What is your personal reading of the times and how are you assessing the political environment in our country?
Well, the political environment under any dictatorship obviously is very hostile and dangerous to any political actor and I am always prepared for the worst. I am also quite optimistic and hopeful that this political environment will not last long- already you can see all signs of the collapse in both the internal and external irresolvable contradictions.
They are at the climax, the awareness that I talked about on the population is very significant and appreciable, the international community which uses to hand a deaf ear on what was going on here has now woken up to the threat of this country sinking into a failed state. It is now not complacent.
How is the transition of FDC from you to Gen Muntu been going?
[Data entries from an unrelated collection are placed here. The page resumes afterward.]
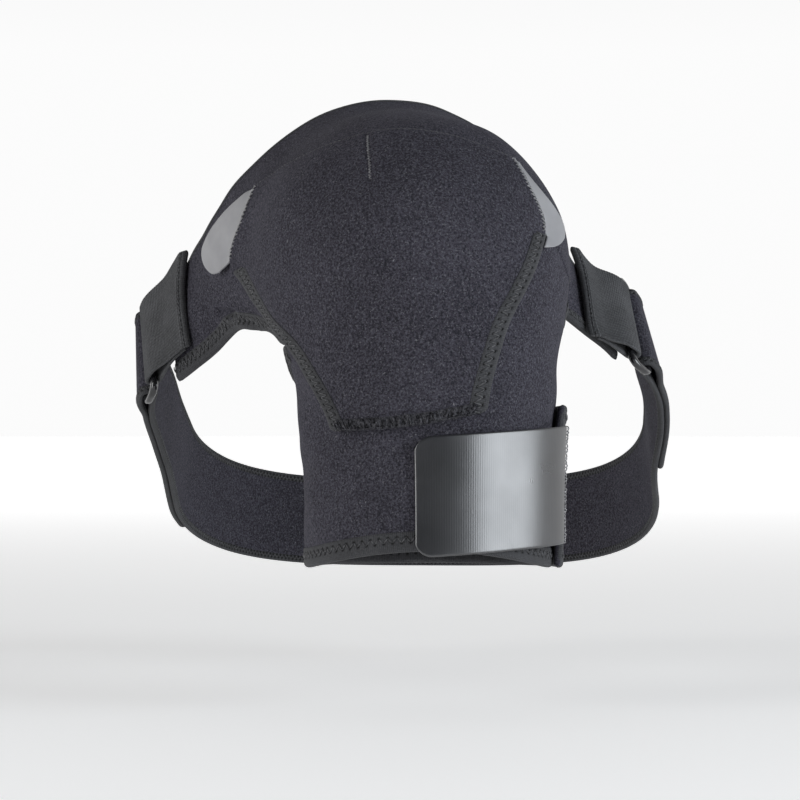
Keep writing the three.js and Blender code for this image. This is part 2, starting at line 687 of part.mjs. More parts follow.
// A woven or cloth band of even thickness whose middle follows stations along the line and above it
function ribbon(stations, thickness, from, to, columns) {
  const rows = stations.map((station, i) => {
    const before = stations[Math.max(0, i - 1)];
    const after = stations[Math.min(stations.length - 1, i + 1)];
    const slant = station.slant ?? 0;
    const size = Math.hypot(after.s - before.s, after.d - before.d);
    const sideS = (-(after.d - before.d) / size) * (thickness / 2);
    const sideD = ((after.s - before.s) / size) * (thickness / 2);
    return [...Array(columns).keys()].map((j) => {
      const across = from(station) + ((to(station) - from(station)) * j) / (columns - 1);
      return {
        top: place(station.s + sideS + slant * across, across, station.d + sideD),
        under: place(station.s - sideS + slant * across, across, station.d - sideD),
      };
    });
  });
  return slab(rows);
}

// Stations of a half turn round a bar, from the body's side outwards; way is 1 or -1 along the line
function halfTurn(s, radius, way) {
  const steps = 6;
  return [...Array(steps + 1).keys()].map((k) => {
    const angle = -Math.PI / 2 + (Math.PI * k) / steps;
    return { s: s + way * radius * Math.cos(angle), d: RING_LEVEL + radius * Math.sin(angle) };
  });
}

// How far a folded layer still stands at its ring's level, at a distance from the bar
const lifted = (distance) => smooth(1 - Math.max(0, distance - RING_ROD) / LEG_BLEND);

// Elastic band from its sewn edge, folded through a ring's bar; way is the line's direction there
function makeBand(name, sewn, bar, way, edgeSlant) {
  const radius = BEND_RADIUS + BAND_THICKNESS / 2;
  const low = RING_LEVEL - radius;
  const steps = 9;
  const inner = [];
  const outer = [];
  for (let k = 0; k <= steps; k += 1) {
    const s = sewn + ((bar - way * RING_ROD - sewn) * k) / steps;
    const rest = low + BAND_THICKNESS + GAP;
    const slant = edgeSlant * (1 - k / steps);
    inner.push({ s, d: low, slant });
    outer.unshift({ s, d: rest + (RING_LEVEL + radius - rest) * lifted(Math.abs(bar - s)), slant });
  }
  const stations = [...inner, ...halfTurn(bar, radius, way), ...outer];
  const half = BAND_WIDTH / 2;
  add(name, ribbon(stations, BAND_THICKNESS, always(-half), always(half), 5), BAND_COLOUR, 0.9);
}

// Rectangular ring with round corners, its two long bars across the line
function makeRing(name, bar, way) {
  const middle = bar + (way * RING_BAR_SPACING) / 2;
  const halfLong = Math.max(BAND_WIDTH, STRAP_WIDTH) / 2 + RING_SIDE_CLEARANCE + RING_ROD / 2;
  const halfShort = RING_BAR_SPACING / 2;
  const corner = 4;
  const cornerSteps = 3;
  const sides = 8;
  const rod = RING_ROD / 2;
  const position = [];
  const rings = [];
  [[1, 1], [-1, 1], [-1, -1], [1, -1]].forEach(([a, b], quarter) => {
    for (let k = 0; k <= cornerSteps; k += 1) {
      const angle = (Math.PI / 2) * (quarter + k / cornerSteps);
      rings.push({ angle, s: a * (halfShort - corner), w: b * (halfLong - corner) });
    }
  });
  rings.forEach(({ angle, s, w }) => {
    for (let k = 0; k < sides; k += 1) {
      const turn = (2 * Math.PI * k) / sides;
      const out = corner + rod * Math.cos(turn);
      const along = middle + s + out * Math.cos(angle);
      const across = w + out * Math.sin(angle);
      position.push(...place(along, across, RING_LEVEL + rod * Math.sin(turn)).toArray());
    }
  });
  const index = [];
  const at = (i, k) => (i % rings.length) * sides + (k % sides);
  for (let i = 0; i < rings.length; i += 1) {
    for (let k = 0; k < sides; k += 1) {
      index.push(at(i, k), at(i + 1, k), at(i + 1, k + 1), at(i, k), at(i + 1, k + 1), at(i, k + 1));
    }
  }
  add(name, outward(position, index), RING_COLOUR, 0.2);
}

// Chest strap: a tail folded back behind, the loop round the chest and a tail folded back in front
function makeStrap(backBar, frontBar) {
  const radius = BEND_RADIUS + STRAP_THICKNESS / 2;
  const low = RING_LEVEL - radius;
  const tail = (bar, way, length, steps) => {
    const stations = [];
    const rest = low + STRAP_THICKNESS + GAP;
    for (let k = steps; k >= 0; k -= 1) {
      const along = RING_ROD + ((length - RING_ROD) * k) / steps;
      const d = rest + (RING_LEVEL + radius - rest) * lifted(along);
      stations.push({ s: bar + way * along, d, end: length - along });
    }
    return stations;
  };
  const main = [];
  const mainSteps = 46;
  for (let k = 1; k < mainSteps; k += 1) {
    main.push({ s: backBar + ((frontBar - backBar) * k) / mainSteps, d: low });
  }
  const stations = [
    ...tail(backBar, 1, BACK_TAIL, 14),
    ...halfTurn(backBar, radius, -1).reverse(),
    ...main,
    ...halfTurn(frontBar, radius, 1),
    ...tail(frontBar, -1, FRONT_TAIL, 11).reverse(),
  ];
  const half = ({ end = STRAP_CORNER }) => cornered(STRAP_WIDTH / 2, STRAP_CORNER, end);
  const core = (station) => half(station) - STRAP_TAPE_WIDTH - GAP;
  const taped = (station) => half(station) - STRAP_TAPE_WIDTH;
  const thick = STRAP_THICKNESS;
  addCloth("chest_strap", ribbon(stations, thick, (p) => -core(p), core, 3));
  addTape("strap_binding_upper", ribbon(stations, thick, taped, half, 2));
  addTape("strap_binding_lower", ribbon(stations, thick, (p) => -half(p), (p) => -taped(p), 2));
}

const frontRingAt = lineLength - BAND_FRONT.ring;
makeBand("band_back", BAND_BACK.sewn, BAND_BACK.ring, 1, BAND_BACK.slant);
makeBand("band_front", lineLength - BAND_FRONT.sewn, frontRingAt, -1, BAND_FRONT.slant);
makeRing("ring_back", BAND_BACK.ring, 1);
makeRing("ring_front", frontRingAt, -1);
makeStrap(BAND_BACK.ring + RING_BAR_SPACING, frontRingAt - RING_BAR_SPACING);

// The seat: the body's point above the upper arm's middle
const seat = settle(rise(ARM_AXIS.from[0], 0.2, 1.3));
group.position.copy(seat).negate();

export default group;
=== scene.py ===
"""A shoulder brace of plush-faced foam cloth in its worn form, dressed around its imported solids.

Shapes are worked out in millimetres in the body's own frame: +X the wearer's front, +Y from the right
arm across the body, +Z up. They are put into the scene in metres, with the seat at the origin.
"""

import math

import bpy
import numpy as np
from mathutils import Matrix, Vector


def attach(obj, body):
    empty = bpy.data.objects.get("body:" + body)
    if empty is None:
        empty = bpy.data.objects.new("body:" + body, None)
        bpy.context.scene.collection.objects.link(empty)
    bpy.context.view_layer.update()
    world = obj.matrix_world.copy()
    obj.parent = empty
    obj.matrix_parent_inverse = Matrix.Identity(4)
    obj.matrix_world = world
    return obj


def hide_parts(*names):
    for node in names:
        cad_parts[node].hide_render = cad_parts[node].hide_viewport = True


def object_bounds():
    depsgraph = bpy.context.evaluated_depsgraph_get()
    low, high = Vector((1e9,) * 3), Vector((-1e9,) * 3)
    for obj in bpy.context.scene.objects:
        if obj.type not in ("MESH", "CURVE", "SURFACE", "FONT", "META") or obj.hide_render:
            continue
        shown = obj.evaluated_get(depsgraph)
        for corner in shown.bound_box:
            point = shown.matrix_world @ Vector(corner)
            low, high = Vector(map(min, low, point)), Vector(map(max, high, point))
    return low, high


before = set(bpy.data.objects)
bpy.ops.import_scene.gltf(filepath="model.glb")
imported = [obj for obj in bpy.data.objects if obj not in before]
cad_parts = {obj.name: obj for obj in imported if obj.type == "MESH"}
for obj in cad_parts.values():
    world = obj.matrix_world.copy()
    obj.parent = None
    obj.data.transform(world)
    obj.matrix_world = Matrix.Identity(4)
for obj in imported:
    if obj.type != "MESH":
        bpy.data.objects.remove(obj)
CAD_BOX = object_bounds()

# Sizes of the body that the brace is cut for
RISE = 100.0
ARM_WIDTH = 104.0
CHEST_DEPTH = 236.0
CHEST_WIDTH = 252.0

# Thicknesses and clearances
SKIN_GAP = 0.8
CLOTH = 3.0
PANEL_CLOTH = 2.8
TAPE_RISE = 0.6
FLAP_THICKNESS = 1.2
TAB_THICKNESS = 1.3
BAND_THICKNESS = 2.0
STRAP_THICKNESS = 2.6
GAP = 0.3
LAYER_GAP = 0.6

# Widths and lengths
TAPE_WIDTH = 9.0
NECK_TAPE_WIDTH = 3.4
SLEEVE_DROP = 76.0
HEM_ARCH = 9.0
PANEL_BAND_WIDTH = 8.0
FLAP_WIDTHS = {1: 24.5, -1: 13.0}  # at the panel's back edge and front edge
TAB_LENGTH = 84.0
TAB_HEIGHT = 53.0
TAB_LAP = 7.0
TAB_CORNER = 7.0
TAB_SEWN = -4.5  # the tab's edge lies this far inside the sleeve's free end
TAB_TILT = 2.4  # how far the tab's sewn end stands above its middle
BAND_WIDTH = 44.0
STRAP_WIDTH = 48.0
STRAP_TAPE_WIDTH = 4.0
STRAP_CORNER = 10.0
BACK_TAIL = 156.0
FRONT_TAIL = 84.0
RING_ROD = 3.6
RING_BAR_SPACING = 10.6
RING_SIDE_CLEARANCE = 1.5
LEG_BLEND = 16.0

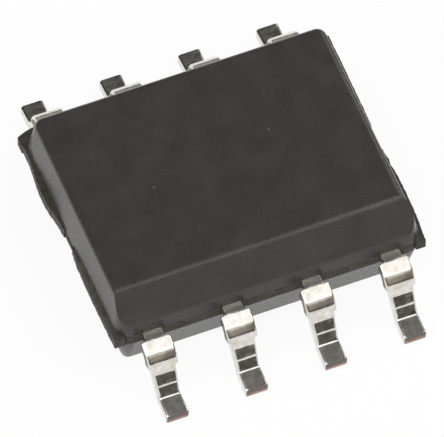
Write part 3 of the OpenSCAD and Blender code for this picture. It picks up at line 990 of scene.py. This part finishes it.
# %% Lay the floor
FLOOR_RADIUS, FLOOR_CORNERS = 600, 96
FLOOR_SEEN_WHITE, FLOOR_GREY = 0.92, 0.86
WHITE = (1, 1, 1, 1)
bm = bmesh.new()
bmesh.ops.create_circle(bm, cap_ends=True, segments=FLOOR_CORNERS, radius=FLOOR_RADIUS * MM)
mesh = bpy.data.meshes.new("floor")
bm.to_mesh(mesh)
bm.free()
floor = bpy.data.objects.new("floor", mesh)
bpy.context.scene.collection.objects.link(floor)
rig.stage(floor)
print("floor is", 2 * FLOOR_RADIUS, "mm across")


# %% Paint the floor
def mix_shaders(nodes, links, share, first, second):
    """Mixes two shaders: the share is how much of the second one shows."""
    node = nodes.new("ShaderNodeMixShader")
    links.new(share, node.inputs["Fac"])
    links.new(first, node.inputs[1])
    links.new(second, node.inputs[2])
    return node.outputs[0]


table, nodes, links = new_material("white table")
lit = nodes.new("ShaderNodeBsdfDiffuse")
lit.inputs["Color"].default_value = (FLOOR_GREY, FLOOR_GREY, FLOOR_GREY, 1)
white = nodes.new("ShaderNodeEmission")
white.inputs["Color"].default_value = WHITE
clear = nodes.new("ShaderNodeBsdfTransparent")
ray = nodes.new("ShaderNodeLightPath")
side_seen = nodes.new("ShaderNodeNewGeometry")
out = nodes.new("ShaderNodeOutputMaterial")
seen = maths(nodes, links, "MAXIMUM", ray.outputs["Is Camera Ray"], ray.outputs["Is Glossy Ray"])
share = maths(nodes, links, "MULTIPLY", seen, FLOOR_SEEN_WHITE)
above = mix_shaders(nodes, links, share, lit.outputs[0], white.outputs[0])
both = mix_shaders(nodes, links, side_seen.outputs["Backfacing"], above, clear.outputs[0])
links.new(both, out.inputs["Surface"])
floor.data.materials.append(table)
print("the floor is painted with", table.name)

# %% [markdown]
# ## The room
# Plated metal shows whatever stands round it, so a plain white room would turn the
# leads into flat white shapes. This room is dark, with one warm glow halfway up in
# front, which the bevel and the lower stubs see. The camera itself sees plain white.

# %% Set the room
GLOW_DIRECTION = (0.1, -0.75, 0.65)
DARK_AT, DIM_AT, GLOW_AT = 0.8, 0.94, 0.995
DARK, DIM, GLOW = (0.035, 0.032, 0.03, 1), (0.27, 0.25, 0.23, 1), (0.85, 0.8, 0.74, 1)
world = bpy.data.worlds.new("room")
bpy.context.scene.world = world
world.use_nodes = True
nodes, links = world.node_tree.nodes, world.node_tree.links
nodes.clear()
place = nodes.new("ShaderNodeTexCoord")
toward = nodes.new("ShaderNodeVectorMath")
toward.operation = "DOT_PRODUCT"
toward.inputs[1].default_value = Vector(GLOW_DIRECTION).normalized()
links.new(place.outputs["Generated"], toward.inputs[0])
glow = nodes.new("ShaderNodeValToRGB")
first, last = glow.color_ramp.elements
first.position, last.position = DARK_AT, GLOW_AT
first.color, last.color = DARK, GLOW
glow.color_ramp.elements.new(DIM_AT).color = DIM
links.new(toward.outputs["Value"], glow.inputs["Fac"])
room = nodes.new("ShaderNodeBackground")
links.new(glow.outputs["Color"], room.inputs["Color"])
behind = nodes.new("ShaderNodeBackground")
behind.inputs["Color"].default_value = WHITE
ray = nodes.new("ShaderNodeLightPath")
out = nodes.new("ShaderNodeOutputWorld")
links.new(mix_shaders(nodes, links, ray.outputs["Is Camera Ray"], room.outputs[0], behind.outputs[0]),
          out.inputs["Surface"])
print("room", world.name, "has", len(nodes), "nodes")

# %% [markdown]
# ## The lamps
# One wide soft lamp hangs over the front, and the stubs mirror it. Two smaller ones
# at the sides light the end walls. Two faint cards, over and behind the chip, are
# there for the top and the far leads to mirror. All five face the chip from the same
# distance, so each is given by its direction, its size and how bright it is all over.

# %% Hang the lamps
LAMP_DISTANCE = 90
LAMPS = {
    "soft lamp": ((0.15, -0.29, 0.95), 260, 92, 1.3),
    "left lamp": ((-0.85, -0.15, 0.5), 80, 100, 1.8),
    "right lamp": ((0.75, 0.1, 0.65), 50, 130, 1.8),
    "ceiling card": ((0, 0.47, 0.88), 150, 50, 0.14),
    "backdrop card": ((0, 0.95, 0.3), 150, 26, 0.35),
}


def softbox(name, direction, width, height, radiance):
    """An area lamp that faces the chip, as bright all over as radiance says."""
    lamp = bpy.data.lights.new(name, "AREA")
    lamp.shape = "RECTANGLE"
    lamp.size, lamp.size_y = width * MM, height * MM
    lamp.energy = radiance * math.pi * lamp.size * lamp.size_y
    away = Vector(direction).normalized()
    across = Vector((0, 1, 0)).cross(away).normalized()
    turned = Matrix((across, away.cross(across), away)).transposed().to_4x4()
    holder = bpy.data.objects.new(name, lamp)
    holder.matrix_world = Matrix.Translation(away * LAMP_DISTANCE * MM) @ turned
    bpy.context.scene.collection.objects.link(holder)
    print(name, "gives", round(lamp.energy * 1000, 2), "milliwatts")


for name, (direction, width, height, radiance) in LAMPS.items():
    softbox(name, direction, width, height, radiance)

# %% [markdown] ## The end The box of everything that shows is kept beside the
# solids' box, to compare their sizes.

# %% Keep the sizes and finish
with open("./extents.json", "w") as f:
    json.dump({"cad": [list(c) for c in cad_box], "visual": [list(c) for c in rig.bounds()]}, f)
print("sizes", json.load(open("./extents.json")))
There has been no hitch whatsoever. There has been a peaceful handover from me to Gen. Muntu, but I said that there still outstanding disputes relating to the elections which are being handled again in a transparent way and I hope that they will come to a good conclusion of them. I don’t see that there is any problem.
What is you last word to nation as a whole?
They must focus on having fundamental reforms not on another election that is rigged. We must simply work to ensure that the electoral laws are reformed, that we have laws that will control the military and other security organisations like police, laws that will regulate the usage of public money and other assets.
That should be a challenge to everybody and it is nonpartisan. All non-partisan organisations, non- state institutions like the NGOs, the Civil Society Organisations everybody needs to work and hold together to ensure that those changes happen. Otherwise talking about corruption which is now topical will be a waste of time.